Sunday, June 17, 2007

Maliki struggles and sinks

Alot of this AP story is subjective, but it offers a pretty broad sense of the political threats to the Maliki government.
U.S. officials here must issue progress reports to Congress next month and again in September, and al-Maliki finally may have run up against an implied, if not stated, deadline.

But with parliament likely to take a summer break in August, al-Maliki has only six weeks left to push through the legislation — not an easy task given the slow pace of work and unresolved differences over the draft laws.

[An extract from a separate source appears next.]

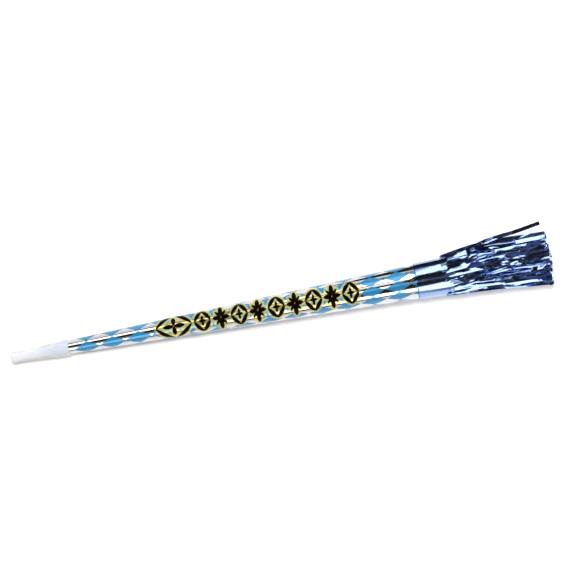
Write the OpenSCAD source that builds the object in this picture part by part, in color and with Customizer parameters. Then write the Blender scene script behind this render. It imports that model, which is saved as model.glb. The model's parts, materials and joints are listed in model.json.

Al-Maliki's domestic backers, the Shiites and Kurds, are growing unhappier by the day about the decision-making monopoly the prime minister and close aides have accrued to themselves.

They may not act against him now, but they may be emboldened soon given his vulnerability and the unusually harsh criticism of the government over the bombing by Iraq's top Shiite cleric, Grand Ayatollah Ali al-Sistani, whose every word is waited on by Iraq's Shiites.


If the US were to reduce the violence to zero for the remainder of "the surge," that still wouldn't resolve alot of the political threats to the Maliki government. The struggle for power is deeper than the violence.

If you're watching the politics of Iraq closely, this is worth a read.

(Oh, and this article doesn't mention some of the longer term problems facing Maliki like the disposition of Kirkuk, the Turks and the PKK on the northern border, and internal Shia struggle for power.)